# [WHAT THE EXERCISE ASKS]
Copy every line of the listing that holds the string "piece".
═══ EXERCISE MATERIAL ═══
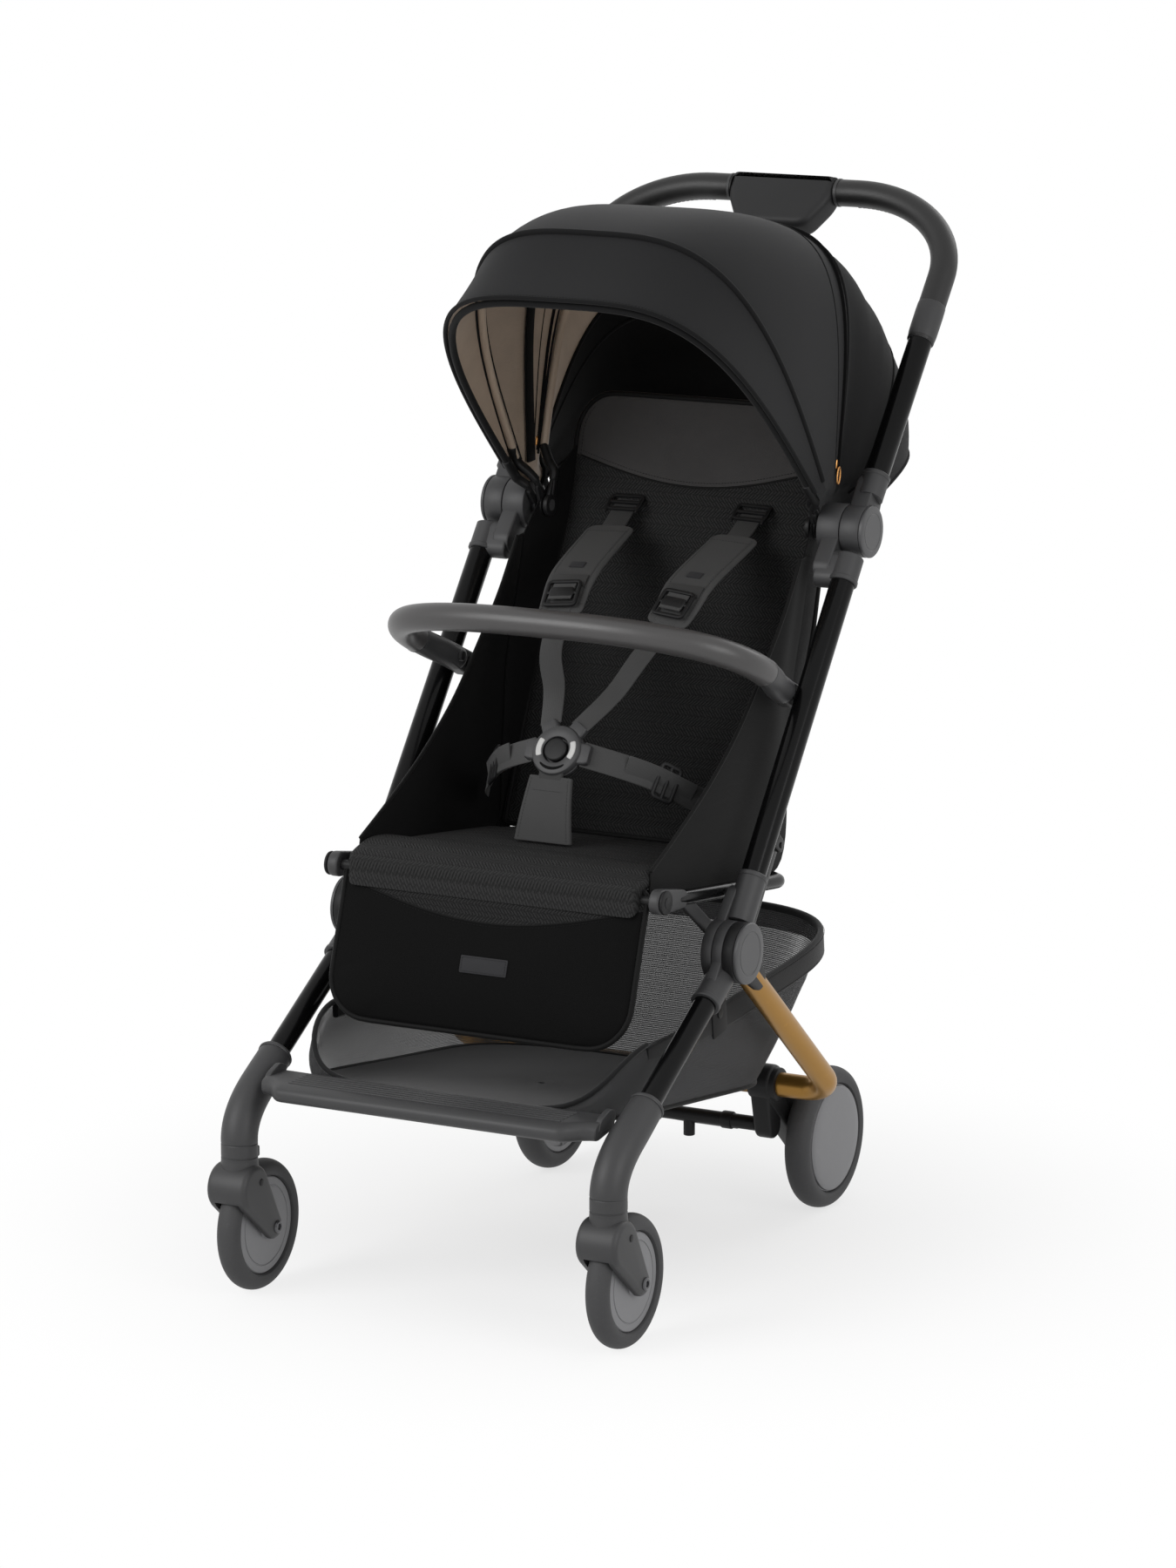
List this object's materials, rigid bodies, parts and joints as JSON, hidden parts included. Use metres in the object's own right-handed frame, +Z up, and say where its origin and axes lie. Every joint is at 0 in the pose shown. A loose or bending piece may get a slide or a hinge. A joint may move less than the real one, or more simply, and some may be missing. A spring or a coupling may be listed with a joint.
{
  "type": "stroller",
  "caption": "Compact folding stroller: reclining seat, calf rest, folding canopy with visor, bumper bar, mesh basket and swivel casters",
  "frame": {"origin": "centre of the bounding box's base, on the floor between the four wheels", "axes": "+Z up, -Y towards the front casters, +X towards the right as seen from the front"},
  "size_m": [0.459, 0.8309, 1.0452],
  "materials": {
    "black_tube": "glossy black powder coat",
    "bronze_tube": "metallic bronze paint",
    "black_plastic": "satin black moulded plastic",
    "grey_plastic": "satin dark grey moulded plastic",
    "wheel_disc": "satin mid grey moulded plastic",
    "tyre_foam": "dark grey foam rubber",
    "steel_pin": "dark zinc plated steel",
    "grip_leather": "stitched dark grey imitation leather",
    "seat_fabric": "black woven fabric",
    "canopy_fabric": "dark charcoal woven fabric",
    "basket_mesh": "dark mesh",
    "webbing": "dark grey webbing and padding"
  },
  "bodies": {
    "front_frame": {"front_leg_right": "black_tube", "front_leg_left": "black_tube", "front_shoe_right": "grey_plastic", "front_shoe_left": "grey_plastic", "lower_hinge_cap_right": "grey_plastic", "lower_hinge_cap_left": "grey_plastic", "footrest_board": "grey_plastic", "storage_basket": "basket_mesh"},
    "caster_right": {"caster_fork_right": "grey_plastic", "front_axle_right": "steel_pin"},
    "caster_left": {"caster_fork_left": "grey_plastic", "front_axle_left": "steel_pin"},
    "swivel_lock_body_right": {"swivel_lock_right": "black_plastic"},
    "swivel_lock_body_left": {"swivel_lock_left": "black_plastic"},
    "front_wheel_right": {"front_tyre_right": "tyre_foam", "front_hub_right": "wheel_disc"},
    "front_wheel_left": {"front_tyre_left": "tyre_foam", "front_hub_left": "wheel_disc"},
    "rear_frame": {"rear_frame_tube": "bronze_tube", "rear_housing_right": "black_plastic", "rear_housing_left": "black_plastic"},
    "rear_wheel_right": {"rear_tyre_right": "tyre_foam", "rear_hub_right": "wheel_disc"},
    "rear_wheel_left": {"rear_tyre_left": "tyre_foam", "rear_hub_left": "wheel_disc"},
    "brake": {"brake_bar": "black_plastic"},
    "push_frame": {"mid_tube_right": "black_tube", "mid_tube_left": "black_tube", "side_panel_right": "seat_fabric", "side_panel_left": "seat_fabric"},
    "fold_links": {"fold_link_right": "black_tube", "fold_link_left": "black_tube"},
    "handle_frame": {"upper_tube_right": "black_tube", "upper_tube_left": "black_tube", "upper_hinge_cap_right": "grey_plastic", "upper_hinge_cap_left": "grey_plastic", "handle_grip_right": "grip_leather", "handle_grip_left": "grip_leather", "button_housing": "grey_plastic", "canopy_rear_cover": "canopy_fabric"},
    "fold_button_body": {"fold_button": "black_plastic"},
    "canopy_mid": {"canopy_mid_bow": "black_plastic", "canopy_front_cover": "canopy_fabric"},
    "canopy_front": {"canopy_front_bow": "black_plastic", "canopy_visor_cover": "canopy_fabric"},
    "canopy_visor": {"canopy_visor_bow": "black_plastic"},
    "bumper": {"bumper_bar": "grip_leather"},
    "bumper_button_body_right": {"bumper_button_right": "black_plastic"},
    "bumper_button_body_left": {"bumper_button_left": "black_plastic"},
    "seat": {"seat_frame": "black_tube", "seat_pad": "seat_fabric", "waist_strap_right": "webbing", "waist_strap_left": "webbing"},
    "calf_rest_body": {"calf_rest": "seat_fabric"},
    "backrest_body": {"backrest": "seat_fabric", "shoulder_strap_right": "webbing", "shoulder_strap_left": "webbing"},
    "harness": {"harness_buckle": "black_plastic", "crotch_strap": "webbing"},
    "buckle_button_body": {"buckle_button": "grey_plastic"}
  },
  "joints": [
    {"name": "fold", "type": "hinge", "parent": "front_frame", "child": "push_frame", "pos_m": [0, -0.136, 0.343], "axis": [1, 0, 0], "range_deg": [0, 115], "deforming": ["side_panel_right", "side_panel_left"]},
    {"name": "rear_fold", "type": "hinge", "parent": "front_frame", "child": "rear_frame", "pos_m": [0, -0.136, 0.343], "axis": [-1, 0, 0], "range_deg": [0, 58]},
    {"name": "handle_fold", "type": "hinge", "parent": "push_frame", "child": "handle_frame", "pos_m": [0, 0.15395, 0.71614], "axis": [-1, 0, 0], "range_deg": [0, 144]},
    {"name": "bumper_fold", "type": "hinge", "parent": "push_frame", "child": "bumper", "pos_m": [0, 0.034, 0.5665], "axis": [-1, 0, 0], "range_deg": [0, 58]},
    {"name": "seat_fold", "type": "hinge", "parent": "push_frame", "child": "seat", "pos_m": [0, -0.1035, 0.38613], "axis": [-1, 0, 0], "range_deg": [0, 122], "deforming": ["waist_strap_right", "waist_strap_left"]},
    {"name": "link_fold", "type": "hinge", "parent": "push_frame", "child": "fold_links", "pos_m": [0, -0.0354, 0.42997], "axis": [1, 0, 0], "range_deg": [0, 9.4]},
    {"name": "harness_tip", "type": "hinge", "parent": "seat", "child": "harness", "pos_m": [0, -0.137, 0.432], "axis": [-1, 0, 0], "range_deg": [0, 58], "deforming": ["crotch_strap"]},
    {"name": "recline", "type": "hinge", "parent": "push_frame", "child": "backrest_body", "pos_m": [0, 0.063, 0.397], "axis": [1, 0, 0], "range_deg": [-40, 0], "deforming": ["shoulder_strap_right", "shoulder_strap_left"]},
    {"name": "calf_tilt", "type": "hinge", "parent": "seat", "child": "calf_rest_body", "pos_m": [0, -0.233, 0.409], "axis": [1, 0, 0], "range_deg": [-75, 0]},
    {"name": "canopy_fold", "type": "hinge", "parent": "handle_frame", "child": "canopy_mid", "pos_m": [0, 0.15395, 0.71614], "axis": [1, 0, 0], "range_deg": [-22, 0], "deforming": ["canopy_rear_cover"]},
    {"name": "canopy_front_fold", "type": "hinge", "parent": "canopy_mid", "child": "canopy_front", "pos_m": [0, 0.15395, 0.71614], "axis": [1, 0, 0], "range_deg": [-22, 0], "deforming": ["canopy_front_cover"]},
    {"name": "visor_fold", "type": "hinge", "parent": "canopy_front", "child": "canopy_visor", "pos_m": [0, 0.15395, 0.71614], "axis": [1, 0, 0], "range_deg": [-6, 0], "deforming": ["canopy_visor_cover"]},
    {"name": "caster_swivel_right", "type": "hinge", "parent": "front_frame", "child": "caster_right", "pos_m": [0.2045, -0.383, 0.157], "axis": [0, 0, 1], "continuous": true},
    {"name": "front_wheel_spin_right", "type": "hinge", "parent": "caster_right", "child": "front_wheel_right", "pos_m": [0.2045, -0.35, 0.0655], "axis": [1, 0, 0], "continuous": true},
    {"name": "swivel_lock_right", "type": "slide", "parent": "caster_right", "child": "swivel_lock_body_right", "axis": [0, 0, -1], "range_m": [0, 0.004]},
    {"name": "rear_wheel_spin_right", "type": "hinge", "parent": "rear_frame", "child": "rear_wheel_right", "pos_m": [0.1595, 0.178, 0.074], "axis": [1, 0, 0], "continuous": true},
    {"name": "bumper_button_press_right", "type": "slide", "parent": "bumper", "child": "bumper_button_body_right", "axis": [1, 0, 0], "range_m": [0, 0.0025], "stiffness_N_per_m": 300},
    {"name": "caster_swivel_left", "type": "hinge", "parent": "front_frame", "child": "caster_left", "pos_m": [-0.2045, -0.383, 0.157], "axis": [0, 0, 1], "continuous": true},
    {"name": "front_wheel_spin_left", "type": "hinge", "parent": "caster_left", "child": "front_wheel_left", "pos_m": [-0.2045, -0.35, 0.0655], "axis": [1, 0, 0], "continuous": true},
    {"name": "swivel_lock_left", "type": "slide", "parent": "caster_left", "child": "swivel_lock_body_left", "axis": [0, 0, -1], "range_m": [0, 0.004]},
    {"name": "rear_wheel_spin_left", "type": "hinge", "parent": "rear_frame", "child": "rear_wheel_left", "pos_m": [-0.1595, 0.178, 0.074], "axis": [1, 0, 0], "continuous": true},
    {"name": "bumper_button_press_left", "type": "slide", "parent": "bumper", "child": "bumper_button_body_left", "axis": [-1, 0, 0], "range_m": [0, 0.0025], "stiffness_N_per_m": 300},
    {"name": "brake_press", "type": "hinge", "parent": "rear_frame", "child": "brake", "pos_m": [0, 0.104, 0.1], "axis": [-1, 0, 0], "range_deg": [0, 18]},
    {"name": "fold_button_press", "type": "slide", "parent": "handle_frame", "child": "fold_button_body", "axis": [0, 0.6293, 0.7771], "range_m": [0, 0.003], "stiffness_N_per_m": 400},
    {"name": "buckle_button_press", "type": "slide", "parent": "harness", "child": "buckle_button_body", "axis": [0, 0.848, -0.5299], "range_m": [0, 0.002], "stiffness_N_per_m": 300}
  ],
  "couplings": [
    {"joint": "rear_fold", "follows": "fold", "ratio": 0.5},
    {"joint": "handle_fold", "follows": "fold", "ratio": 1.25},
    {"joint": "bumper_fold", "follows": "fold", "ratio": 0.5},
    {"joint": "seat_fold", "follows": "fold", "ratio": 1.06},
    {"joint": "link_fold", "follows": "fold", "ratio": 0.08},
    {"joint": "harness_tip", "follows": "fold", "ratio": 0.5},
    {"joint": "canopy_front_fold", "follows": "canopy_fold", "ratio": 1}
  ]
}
═══
═══ EXERCISE MATERIAL ═══
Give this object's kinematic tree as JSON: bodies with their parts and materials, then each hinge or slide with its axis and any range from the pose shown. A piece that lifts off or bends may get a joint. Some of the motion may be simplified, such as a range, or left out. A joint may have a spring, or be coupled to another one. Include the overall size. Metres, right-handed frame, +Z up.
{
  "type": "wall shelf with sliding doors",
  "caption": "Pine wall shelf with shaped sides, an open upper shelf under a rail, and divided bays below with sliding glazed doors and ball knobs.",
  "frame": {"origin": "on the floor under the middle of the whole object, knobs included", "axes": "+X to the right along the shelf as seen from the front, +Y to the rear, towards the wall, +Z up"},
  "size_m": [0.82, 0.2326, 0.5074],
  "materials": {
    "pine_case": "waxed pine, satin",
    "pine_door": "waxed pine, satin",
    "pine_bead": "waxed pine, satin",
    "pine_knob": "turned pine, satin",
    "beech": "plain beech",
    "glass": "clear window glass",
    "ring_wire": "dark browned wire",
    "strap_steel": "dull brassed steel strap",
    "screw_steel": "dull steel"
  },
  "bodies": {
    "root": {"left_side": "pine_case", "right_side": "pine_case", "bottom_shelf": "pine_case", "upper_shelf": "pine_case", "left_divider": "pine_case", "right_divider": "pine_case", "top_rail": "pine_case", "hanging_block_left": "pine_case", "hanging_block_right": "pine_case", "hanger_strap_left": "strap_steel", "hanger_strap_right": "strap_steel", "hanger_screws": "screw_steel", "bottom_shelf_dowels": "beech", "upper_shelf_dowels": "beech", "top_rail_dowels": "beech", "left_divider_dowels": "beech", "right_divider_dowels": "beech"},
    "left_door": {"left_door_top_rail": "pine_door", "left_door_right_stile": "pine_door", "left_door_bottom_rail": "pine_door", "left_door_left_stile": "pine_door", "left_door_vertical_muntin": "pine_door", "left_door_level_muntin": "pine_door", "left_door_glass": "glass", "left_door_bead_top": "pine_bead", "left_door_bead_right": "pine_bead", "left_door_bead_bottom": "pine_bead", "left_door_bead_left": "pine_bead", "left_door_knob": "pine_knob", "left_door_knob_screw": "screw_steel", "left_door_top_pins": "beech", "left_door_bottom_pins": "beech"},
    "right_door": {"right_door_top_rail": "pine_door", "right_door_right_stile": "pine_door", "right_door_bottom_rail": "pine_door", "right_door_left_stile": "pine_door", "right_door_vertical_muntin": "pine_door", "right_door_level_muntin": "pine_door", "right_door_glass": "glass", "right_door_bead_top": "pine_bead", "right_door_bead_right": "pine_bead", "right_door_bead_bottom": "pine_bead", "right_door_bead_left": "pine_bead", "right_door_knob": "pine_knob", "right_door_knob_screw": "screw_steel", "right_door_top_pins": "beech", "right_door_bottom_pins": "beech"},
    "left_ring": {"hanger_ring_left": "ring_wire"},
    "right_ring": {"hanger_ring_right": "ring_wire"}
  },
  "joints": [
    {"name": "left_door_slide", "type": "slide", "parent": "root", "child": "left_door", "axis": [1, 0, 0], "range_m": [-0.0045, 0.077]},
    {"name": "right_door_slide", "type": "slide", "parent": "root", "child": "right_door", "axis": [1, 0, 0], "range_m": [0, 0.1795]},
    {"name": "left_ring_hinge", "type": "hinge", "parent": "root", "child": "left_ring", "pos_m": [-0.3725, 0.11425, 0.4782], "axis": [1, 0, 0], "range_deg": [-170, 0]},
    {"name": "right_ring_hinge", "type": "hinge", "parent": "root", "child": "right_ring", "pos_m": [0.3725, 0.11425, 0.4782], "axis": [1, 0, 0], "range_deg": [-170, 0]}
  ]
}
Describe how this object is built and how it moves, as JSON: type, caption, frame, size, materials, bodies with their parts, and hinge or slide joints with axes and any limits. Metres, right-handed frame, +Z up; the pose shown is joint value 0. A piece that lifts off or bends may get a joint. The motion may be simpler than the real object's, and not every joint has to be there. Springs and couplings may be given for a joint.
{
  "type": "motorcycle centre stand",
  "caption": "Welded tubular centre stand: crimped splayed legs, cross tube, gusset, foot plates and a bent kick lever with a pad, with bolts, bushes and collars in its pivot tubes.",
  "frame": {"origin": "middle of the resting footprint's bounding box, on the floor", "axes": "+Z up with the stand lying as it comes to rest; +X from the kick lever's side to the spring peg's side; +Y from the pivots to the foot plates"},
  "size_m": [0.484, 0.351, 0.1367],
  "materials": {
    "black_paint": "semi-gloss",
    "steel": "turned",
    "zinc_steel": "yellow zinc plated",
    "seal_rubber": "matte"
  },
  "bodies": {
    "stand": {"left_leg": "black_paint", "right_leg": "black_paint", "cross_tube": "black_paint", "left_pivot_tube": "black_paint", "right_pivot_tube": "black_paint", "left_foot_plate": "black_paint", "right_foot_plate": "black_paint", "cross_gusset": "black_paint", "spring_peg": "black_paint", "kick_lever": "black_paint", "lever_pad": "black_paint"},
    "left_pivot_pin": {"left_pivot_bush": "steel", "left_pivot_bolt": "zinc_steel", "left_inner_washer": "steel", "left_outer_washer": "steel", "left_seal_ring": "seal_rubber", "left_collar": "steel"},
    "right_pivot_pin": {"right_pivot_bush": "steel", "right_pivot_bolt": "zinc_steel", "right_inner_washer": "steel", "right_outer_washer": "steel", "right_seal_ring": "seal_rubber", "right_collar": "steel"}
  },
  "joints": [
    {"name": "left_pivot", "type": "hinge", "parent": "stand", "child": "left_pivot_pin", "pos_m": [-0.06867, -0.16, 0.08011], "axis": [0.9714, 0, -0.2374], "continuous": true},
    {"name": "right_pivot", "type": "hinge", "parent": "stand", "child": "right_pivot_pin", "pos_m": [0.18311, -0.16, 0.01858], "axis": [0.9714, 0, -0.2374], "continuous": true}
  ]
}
═══
# [TASK OUTPUT]
List this object's materials, rigid bodies, parts and joints as JSON, hidden parts included. Use metres in the object's own right-handed frame, +Z up, and say where its origin and axes lie. Every joint is at 0 in the pose shown. A loose or bending piece may get a slide or a hinge. A joint may move less than the real one, or more simply, and some may be missing. A spring or a coupling may be listed with a joint.
Give this object's kinematic tree as JSON: bodies with their parts and materials, then each hinge or slide with its axis and any range from the pose shown. A piece that lifts off or bends may get a joint. Some of the motion may be simplified, such as a range, or left out. A joint may have a spring, or be coupled to another one. Include the overall size. Metres, right-handed frame, +Z up.
Describe how this object is built and how it moves, as JSON: type, caption, frame, size, materials, bodies with their parts, and hinge or slide joints with axes and any limits. Metres, right-handed frame, +Z up; the pose shown is joint value 0. A piece that lifts off or bends may get a joint. The motion may be simpler than the real object's, and not every joint has to be there. Springs and couplings may be given for a joint.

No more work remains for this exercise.